Mistake #3: Ignoring Battery Voltage Compatibility

My $2,800 error

In Q1 2024, I ordered 18 kWh of SRNE's own lithium batteries for a system paired with their 10kW hybrid inverter. The batteries are 48V nominal. The inverter is also 48V. Simple, right?

What I missed: the inverter's maximum charging current is 140A. The battery's BMS limits charge to 100A. On paper, the inverter could push 140A into the battery, but the BMS would cut off at 100A. That's not a safety issue—the BMS does its job—but the inverter kept trying to push current. This caused the BMS to cycle on and off, which confused the inverter's charge logic. It kept resetting the charge cycle. Over a day, the battery would only reach about 85% SoC because the charge was constantly interrupted.

The lesson

I should have downloaded the battery's BMS profile and matched the 'Max Charge Current' parameter in the inverter's settings to 100A. The SRNE inverter allows this configuration, but it's not default. If I remember correctly, the default is '140A (max).' A simple menu tweak saved the install.

Oh, and I should add: check the communication protocol. The SRNE battery uses CAN bus. The inverter also uses CAN. They work fine together—once you set the correct battery type in the inverter's menu. I've seen people spend hours troubleshooting a 'No Comms' error because they had the dip switch set for RS485.

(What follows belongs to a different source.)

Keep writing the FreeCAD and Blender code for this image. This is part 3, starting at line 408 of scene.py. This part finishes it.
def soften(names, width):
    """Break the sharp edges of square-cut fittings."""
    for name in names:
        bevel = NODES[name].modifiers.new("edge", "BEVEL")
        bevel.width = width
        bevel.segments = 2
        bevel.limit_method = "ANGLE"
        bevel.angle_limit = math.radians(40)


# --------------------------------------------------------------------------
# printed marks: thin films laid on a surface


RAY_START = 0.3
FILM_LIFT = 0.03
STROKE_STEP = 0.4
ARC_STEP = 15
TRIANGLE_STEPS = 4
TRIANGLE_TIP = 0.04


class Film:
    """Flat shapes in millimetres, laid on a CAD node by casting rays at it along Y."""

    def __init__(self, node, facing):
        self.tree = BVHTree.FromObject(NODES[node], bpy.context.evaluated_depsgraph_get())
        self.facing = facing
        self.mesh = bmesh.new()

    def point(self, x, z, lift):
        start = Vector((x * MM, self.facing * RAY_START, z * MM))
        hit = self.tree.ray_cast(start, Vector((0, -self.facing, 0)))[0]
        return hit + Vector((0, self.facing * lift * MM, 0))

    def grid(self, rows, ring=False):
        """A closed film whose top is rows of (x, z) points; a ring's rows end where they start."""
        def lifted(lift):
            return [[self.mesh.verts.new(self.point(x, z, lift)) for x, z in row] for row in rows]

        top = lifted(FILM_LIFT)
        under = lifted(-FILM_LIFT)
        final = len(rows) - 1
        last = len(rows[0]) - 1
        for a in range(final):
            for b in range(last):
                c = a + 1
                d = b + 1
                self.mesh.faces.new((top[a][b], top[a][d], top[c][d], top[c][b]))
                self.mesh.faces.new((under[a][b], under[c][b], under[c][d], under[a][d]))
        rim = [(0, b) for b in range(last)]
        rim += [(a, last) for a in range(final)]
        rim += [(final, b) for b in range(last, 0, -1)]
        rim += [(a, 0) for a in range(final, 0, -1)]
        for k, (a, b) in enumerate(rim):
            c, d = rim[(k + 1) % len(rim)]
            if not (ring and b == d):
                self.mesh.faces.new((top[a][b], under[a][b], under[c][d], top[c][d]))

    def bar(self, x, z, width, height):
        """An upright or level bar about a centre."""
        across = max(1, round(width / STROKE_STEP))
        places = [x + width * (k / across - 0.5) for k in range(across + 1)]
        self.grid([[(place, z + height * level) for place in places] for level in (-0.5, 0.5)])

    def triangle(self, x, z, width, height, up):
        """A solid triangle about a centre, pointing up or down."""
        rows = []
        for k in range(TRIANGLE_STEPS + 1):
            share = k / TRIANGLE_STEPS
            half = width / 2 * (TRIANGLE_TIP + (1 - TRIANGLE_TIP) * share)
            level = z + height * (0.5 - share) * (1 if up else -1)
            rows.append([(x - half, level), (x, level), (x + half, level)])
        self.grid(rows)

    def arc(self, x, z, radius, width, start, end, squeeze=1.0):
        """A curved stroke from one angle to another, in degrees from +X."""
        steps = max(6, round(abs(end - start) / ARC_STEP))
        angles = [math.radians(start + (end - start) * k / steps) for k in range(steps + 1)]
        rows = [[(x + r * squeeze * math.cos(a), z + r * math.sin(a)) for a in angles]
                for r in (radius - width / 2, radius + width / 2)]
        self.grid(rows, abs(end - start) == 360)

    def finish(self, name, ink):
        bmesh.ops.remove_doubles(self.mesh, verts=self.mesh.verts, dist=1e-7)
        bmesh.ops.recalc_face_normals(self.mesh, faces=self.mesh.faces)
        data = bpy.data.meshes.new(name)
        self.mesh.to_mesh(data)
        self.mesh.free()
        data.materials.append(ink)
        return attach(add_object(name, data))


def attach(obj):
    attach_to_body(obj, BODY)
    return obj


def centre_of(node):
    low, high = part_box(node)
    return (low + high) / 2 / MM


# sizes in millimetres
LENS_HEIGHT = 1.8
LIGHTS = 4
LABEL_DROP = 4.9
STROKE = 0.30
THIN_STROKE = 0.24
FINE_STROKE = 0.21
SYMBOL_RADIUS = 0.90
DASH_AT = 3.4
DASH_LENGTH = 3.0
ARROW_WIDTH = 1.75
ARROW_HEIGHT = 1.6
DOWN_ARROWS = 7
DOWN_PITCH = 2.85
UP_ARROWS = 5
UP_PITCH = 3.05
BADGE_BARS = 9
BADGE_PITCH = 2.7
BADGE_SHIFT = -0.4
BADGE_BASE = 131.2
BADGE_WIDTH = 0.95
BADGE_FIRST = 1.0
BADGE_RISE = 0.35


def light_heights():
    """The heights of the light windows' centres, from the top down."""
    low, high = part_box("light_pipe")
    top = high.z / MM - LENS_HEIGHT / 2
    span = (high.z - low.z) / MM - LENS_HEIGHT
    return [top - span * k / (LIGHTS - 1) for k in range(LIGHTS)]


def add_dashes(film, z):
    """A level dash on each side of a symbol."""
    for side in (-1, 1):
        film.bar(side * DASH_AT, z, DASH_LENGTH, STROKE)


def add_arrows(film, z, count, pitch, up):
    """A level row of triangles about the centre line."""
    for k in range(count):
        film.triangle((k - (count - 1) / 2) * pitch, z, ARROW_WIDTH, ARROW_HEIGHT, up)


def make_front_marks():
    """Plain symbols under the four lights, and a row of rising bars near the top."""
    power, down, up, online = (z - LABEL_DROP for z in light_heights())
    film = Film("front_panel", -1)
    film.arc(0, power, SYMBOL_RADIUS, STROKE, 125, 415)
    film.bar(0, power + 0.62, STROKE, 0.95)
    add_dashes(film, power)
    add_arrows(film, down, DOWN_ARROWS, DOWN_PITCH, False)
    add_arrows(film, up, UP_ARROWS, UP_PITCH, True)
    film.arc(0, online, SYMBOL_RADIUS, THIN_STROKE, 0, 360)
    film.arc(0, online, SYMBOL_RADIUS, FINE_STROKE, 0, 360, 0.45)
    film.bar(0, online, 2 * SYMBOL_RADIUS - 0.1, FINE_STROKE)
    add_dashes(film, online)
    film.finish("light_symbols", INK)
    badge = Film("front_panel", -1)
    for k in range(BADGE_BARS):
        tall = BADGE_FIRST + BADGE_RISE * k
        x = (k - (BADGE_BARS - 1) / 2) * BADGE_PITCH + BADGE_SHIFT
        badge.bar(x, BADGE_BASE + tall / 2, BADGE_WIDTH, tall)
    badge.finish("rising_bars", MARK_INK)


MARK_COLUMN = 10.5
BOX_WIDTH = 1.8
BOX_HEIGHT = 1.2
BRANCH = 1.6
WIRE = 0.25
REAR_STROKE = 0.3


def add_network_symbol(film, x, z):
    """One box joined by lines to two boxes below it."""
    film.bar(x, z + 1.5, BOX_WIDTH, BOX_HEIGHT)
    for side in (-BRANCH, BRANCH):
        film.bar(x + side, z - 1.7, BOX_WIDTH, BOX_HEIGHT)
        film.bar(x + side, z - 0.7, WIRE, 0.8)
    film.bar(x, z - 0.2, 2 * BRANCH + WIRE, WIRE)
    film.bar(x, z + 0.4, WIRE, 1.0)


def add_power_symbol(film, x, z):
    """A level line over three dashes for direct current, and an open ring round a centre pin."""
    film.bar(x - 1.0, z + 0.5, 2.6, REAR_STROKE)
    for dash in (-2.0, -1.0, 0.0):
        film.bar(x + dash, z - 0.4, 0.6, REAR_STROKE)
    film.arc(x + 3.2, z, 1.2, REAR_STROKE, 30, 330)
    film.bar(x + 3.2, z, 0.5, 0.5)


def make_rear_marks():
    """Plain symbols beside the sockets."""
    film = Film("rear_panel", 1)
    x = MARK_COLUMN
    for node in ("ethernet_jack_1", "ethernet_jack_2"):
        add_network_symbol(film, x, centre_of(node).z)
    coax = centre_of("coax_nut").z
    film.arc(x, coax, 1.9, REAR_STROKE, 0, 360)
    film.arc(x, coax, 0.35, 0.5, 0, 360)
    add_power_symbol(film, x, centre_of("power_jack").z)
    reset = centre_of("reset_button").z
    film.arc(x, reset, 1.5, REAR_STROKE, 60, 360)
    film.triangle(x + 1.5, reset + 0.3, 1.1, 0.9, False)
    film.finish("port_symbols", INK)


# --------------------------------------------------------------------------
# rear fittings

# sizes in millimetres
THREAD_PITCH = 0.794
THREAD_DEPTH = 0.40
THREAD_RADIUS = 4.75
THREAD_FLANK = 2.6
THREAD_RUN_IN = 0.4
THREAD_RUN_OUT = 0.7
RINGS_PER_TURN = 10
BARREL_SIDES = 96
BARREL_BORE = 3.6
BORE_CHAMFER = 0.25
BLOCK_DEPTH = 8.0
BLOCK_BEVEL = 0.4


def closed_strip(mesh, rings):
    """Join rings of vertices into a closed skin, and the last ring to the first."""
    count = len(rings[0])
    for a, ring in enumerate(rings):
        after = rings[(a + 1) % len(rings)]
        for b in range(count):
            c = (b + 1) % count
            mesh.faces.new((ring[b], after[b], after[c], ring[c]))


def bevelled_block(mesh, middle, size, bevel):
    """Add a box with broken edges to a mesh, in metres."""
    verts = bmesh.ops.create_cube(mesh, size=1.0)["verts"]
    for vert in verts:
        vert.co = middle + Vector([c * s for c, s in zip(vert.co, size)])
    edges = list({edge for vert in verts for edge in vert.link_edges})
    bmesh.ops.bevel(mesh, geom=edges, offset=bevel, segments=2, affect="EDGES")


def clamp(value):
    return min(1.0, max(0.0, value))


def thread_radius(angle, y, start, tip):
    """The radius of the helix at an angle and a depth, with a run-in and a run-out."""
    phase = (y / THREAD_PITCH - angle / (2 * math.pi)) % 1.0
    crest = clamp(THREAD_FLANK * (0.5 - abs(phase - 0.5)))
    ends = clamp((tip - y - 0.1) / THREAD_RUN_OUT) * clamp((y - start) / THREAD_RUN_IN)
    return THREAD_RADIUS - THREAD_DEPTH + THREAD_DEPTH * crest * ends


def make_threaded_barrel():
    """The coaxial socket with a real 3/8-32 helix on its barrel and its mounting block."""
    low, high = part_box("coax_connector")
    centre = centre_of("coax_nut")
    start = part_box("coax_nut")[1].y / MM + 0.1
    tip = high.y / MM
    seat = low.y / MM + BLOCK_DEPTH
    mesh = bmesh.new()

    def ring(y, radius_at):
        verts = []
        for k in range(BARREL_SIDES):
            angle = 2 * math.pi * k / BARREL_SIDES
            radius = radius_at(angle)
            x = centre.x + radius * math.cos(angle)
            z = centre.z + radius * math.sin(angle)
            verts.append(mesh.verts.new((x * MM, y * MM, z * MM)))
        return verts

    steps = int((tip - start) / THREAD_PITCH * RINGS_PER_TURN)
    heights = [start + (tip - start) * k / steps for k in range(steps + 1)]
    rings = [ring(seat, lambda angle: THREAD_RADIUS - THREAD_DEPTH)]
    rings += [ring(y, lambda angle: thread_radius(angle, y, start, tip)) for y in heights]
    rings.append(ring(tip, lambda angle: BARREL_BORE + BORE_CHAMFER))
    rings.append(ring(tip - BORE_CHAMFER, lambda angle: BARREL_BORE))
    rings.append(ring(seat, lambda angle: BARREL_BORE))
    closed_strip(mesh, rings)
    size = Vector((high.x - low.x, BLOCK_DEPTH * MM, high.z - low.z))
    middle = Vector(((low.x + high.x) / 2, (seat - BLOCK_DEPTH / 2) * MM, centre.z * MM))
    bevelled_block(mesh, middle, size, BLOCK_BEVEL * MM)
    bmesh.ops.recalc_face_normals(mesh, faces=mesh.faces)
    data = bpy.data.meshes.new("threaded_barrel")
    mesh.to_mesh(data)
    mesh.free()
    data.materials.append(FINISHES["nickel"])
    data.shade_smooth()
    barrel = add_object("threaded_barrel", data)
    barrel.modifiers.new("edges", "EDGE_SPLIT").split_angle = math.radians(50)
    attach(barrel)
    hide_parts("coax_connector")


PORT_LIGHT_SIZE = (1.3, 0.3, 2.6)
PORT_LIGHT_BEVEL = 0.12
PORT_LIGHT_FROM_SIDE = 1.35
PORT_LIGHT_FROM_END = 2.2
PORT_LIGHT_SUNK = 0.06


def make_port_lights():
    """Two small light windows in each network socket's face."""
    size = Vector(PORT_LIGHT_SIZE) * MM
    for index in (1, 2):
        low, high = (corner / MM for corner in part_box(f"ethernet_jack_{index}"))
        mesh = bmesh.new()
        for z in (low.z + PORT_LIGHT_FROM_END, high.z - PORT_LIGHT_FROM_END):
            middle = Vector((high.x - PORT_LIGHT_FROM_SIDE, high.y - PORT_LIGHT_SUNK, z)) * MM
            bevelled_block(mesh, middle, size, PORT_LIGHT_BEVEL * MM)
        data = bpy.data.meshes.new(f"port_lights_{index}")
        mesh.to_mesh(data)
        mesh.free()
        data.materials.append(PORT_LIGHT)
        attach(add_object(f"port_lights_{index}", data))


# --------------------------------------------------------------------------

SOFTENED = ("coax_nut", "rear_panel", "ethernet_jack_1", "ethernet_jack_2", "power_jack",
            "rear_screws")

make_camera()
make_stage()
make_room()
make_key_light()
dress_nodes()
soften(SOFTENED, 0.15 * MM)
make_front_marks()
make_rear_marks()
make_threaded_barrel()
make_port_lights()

Mistake #4: Not Properly Grounding the System (The 'Floating Neutral' Trap)

Why this matters

The SRNE 10kW hybrid inverter, like many on the market, is designed to work in both on-grid and off-grid modes. The critical difference is how it handles the neutral-to-ground bond. In grid-tied mode, the bond is provided by the utility. In off-grid mode, the inverter must create its own bond.

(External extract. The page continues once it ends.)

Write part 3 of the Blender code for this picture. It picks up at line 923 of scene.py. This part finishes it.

On my first install, I didn't configure the bonding relay. The inverter was running in 'On-Grid' mode but actually operating in a backup scenario (grid was down). The internal relay didn't create the neutral-ground bond. The RCD on the sub-panel kept tripping because it detected an imbalance.

The fix

I now include a specific instruction in every commissioning checklist: 'Verify N-G bond state per operating mode.' The SRNE manual has a diagram for this (page 32, if memory serves). I also install an external bonding relay in the critical loads panel as a fail-safe. (Put another way: the inverter will do it for you in 'Off-Grid' mode, but I don't trust any relay to switch instantly. The external relay is a $30 insurance policy.)

Dodged a bullet on this one—the tripping was annoying but not dangerous. A colleague of mine didn't catch this on a 50kW system, and the electrician got a shock from the chassis. That's a real safety hazard.

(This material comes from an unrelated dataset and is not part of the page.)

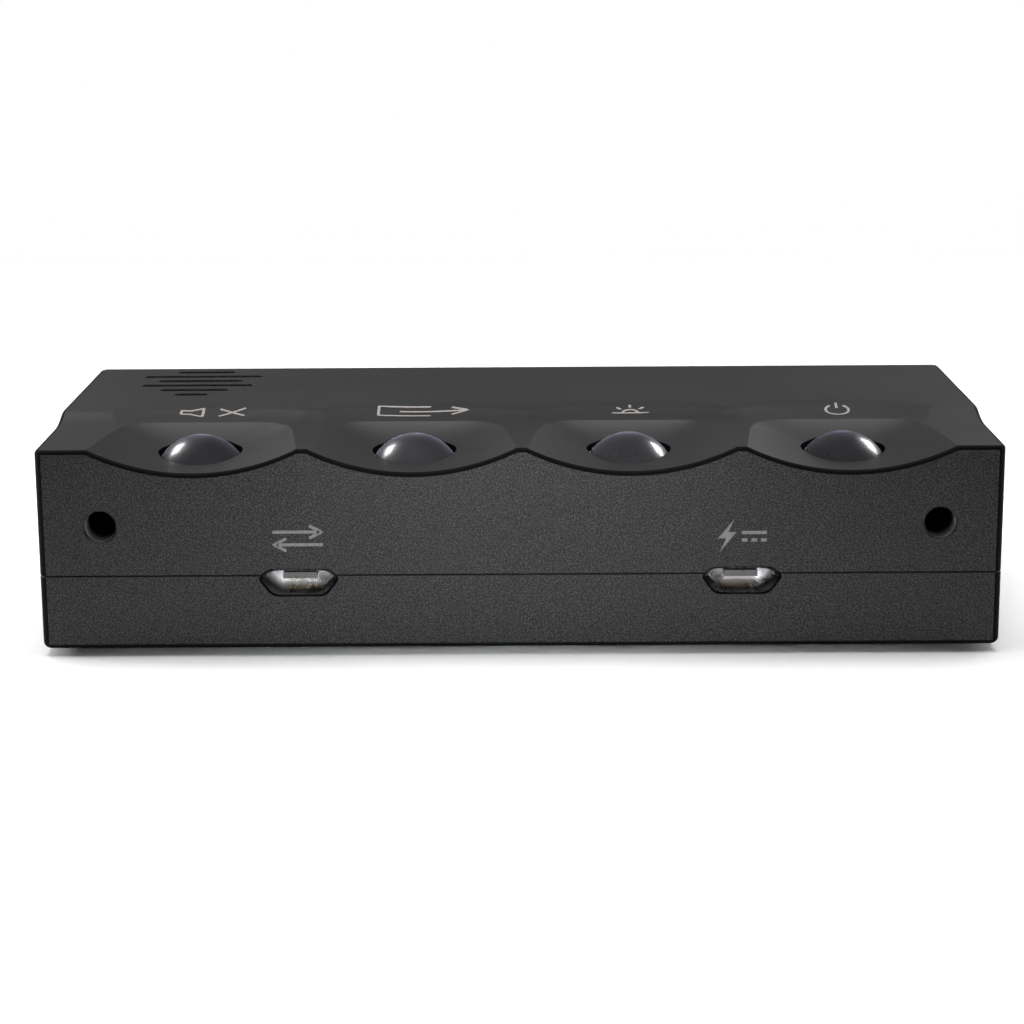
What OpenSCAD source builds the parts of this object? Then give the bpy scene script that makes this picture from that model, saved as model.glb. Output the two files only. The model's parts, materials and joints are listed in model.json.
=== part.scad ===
// Compact headphone amplifier: a two-part machined case with four ball buttons along its front
// edge, two micro-USB sockets in the joint line, and its output sockets in the rear wall.
// Millimetres, +Z up. The front faces -Y. The origin is the centre of the overall footprint,
// sockets included, on the plane that the feet rest on.

/* [Case] */
// Width of the case, side to side
case_w = 100; // [98:0.5:104]
// Depth of the case, front face to rear face
case_d = 44; // [44:0.5:48]
// Height of the case without its feet
case_h = 22.2; // [22:0.1:23]
// Height of the lower half, from its underside to the joint line
lower_h = 7.86; // [7.8:0.02:8.1]
// Thickness of the outer walls
wall = 2.2; // [2:0.1:2.4]
// Radius of the vertical outer edges
corner_r = 1.0; // [0.6:0.1:1.6]
// Radius of the long top and bottom edges
edge_r = 0.6; // [0.4:0.1:0.8]
// Drop from the top plane to the front ledge
step_drop = 1.0; // [0.6:0.1:1.2]
// Length of the S-shaped slope between the top plane and the ledge
step_run = 6; // [5:0.5:7]
// Distance from the front face to the foot of the slope
step_setback = 12; // [11:0.5:13]

/* [Ball buttons] */
// Diameter of each ball
ball_d = 10; // [9.9:0.05:10]
// Diameter of each ball's hole at its lower edge, which holds the ball in
ball_hole_d = 9.6; // [9.5:0.05:9.6]
// Diameter of each ball's hole at its mouth, where the ball shows
ball_mouth_d = 8.9; // [8.8:0.05:9.1]
// Distance between neighbouring balls
ball_pitch = 22.65; // [22.4:0.05:23]
// Distance of the row of balls from the middle of the case, to the right
ball_row_shift = 0.2; // [-0.5:0.1:0.5]
// Distance from the front face to the balls' centres
ball_setback = 8.1; // [7.8:0.1:8.4]
// How far a button travels when it is pressed
press_travel = 0.3; // [0.2:0.05:0.3]
// Radius of the scooped recess round each ball, seen from the front
scoop_r = 24.5; // [24:0.1:27]
// Radius of the scoop's rear end, seen from the side
scoop_end_r = 15.4; // [14:0.1:16]
// Depth of a scoop below the ledge, at the ball's centre
scoop_depth = 2.1; // [2:0.1:2.2]
// How steeply a scoop dips towards the front, in degrees
scoop_tilt = 3.2; // [0:0.1:3.5]

/* [Fixing holes] */
// Distance between the two fixing holes in the front face
fixing_span = 86.8; // [86:0.1:88]
// Diameter of the fixing holes
fixing_d = 3.2; // [3.1:0.1:3.3]
// Depth of the fixing holes
fixing_depth = 12; // [8:0.5:12]

/* [Sockets] */
// Distance of each micro-USB socket from the middle of the case
usb_offset = 23; // [22:0.1:24]
// Bore of the large headphone socket
large_bore_d = 6.4; // [6.36:0.01:6.45]
// Bore of the small headphone socket
small_bore_d = 3.6; // [3.52:0.01:3.65]
// Outside diameter of the line output sleeves
line_sleeve_d = 8.3; // [8.2:0.05:8.4]
// Length of the line output sleeves behind the rear face
line_sleeve_l = 8; // [7.5:0.5:9]

/* [Feet] */
// Diameter of a foot
foot_d = 9; // [7:0.5:10]
// How far a foot stands below the case
foot_proud = 0.8; // [0.8:0.1:1.2]

/* [Hidden] */
$fn = 64;
eps = 0.01;

BUTTONS = ["mute", "output", "dim", "power"];

// Case levels and faces
case_z = foot_proud;
joint_z = case_z + lower_h;
top_z = case_z + case_h;
ledge_z = top_z - step_drop;
front_y = -(case_d + line_sleeve_l) / 2;
rear_y = front_y + case_d;
inner_w = case_w - 2 * wall;
floor_t = 2;
floor_z = case_z + floor_t;
ceiling_t = 2.2;
ceiling_z = top_z - ceiling_t;
brow_depth = 16.5;            // the front strip whose ceiling is lower, under the scoops
step_low_run = 0.75 * step_run;
step_bend = 2 * atan(step_drop / step_run);
step_low_r = step_low_run / sin(step_bend);
step_high_r = (step_run - step_low_run) / sin(step_bend);
step_meet = step_low_r * (1 - cos(step_bend));
round_step_r = 22.85;         // radius of the slope's upper edge round each button
round_step_back = -2.1;       // centre of that radius, against the front face

// Ball buttons
ball_y = front_y + ball_setback;
ball_r = ball_d / 2;
seat_z = ledge_z - scoop_depth;
ball_z = seat_z - 2.9;
lip_z = ball_z + 1.5;         // underside of the lip that holds the ball in
mouth_z = lip_z + 1;          // where the hole has narrowed to its mouth
guide_r = 5.15;
guide_wall = 1.1;
guide_end_z = 10.6;
cradle_z = 10.9;
cradle_top_z = 13.8;
cradle_flange_r = 4.95;
cradle_flange_t = 0.8;
cradle_r = 3.9;
cup_r = ball_r + 0.02;

// Main board
board_t = 1.6;
board_z = 4.95;
board_top_z = board_z + board_t;
board_w = 92.6;
board_front = 3.4;
board_back = 40.8;
post_r = 2.4;
m2_r = 1.0;
board_holes = [[-42.4, 8], [42.4, 8], [-38, 33], [12.15, 33]];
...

Mistake #5: Overlooking the 'Auxiliary Output' for Load Management

A feature I ignored

The SRNE 10kW inverter has a dry contact output that can be programmed to switch a contactor when the battery reaches a certain SoC. I ignored this for a year. I thought it was just for a 'generator start' signal.

The real use case

On an off-grid system for a remote telecom tower, we had a 10kW load that was critical, a 3kW A/C load that was not. During a string of cloudy days, the battery was running low. We could have used the aux output to shed the A/C load automatically at 20% SoC, preserving power for the critical load. Instead, the battery died, the tower went offline, and we had to drive 3 hours to reset it.

From my perspective, this is the single most underutilized feature on the SRNE inverter. It's a $0.50 relay that can save you from a catastrophic system failure. I now use it on every install: 'AUX1 = Low Battery Load Shed, AUX2 = Generator Start Request.'

Wrapping Up (Or Not)

There's no grand conclusion here. These are just the mistakes I've made so you don't have to. The SRNE 10kW hybrid inverter is a good piece of kit when you understand its quirks. It's not a plug-and-play appliance. Treat it like a tool that needs to be tuned, and you'll avoid the issues I ran into.

The vendor who lists all the quirks upfront—even if the setup looks more complicated—usually costs less in the end. I've learned to ask 'what can go wrong' before 'what's the price.' It's saved me a lot of money.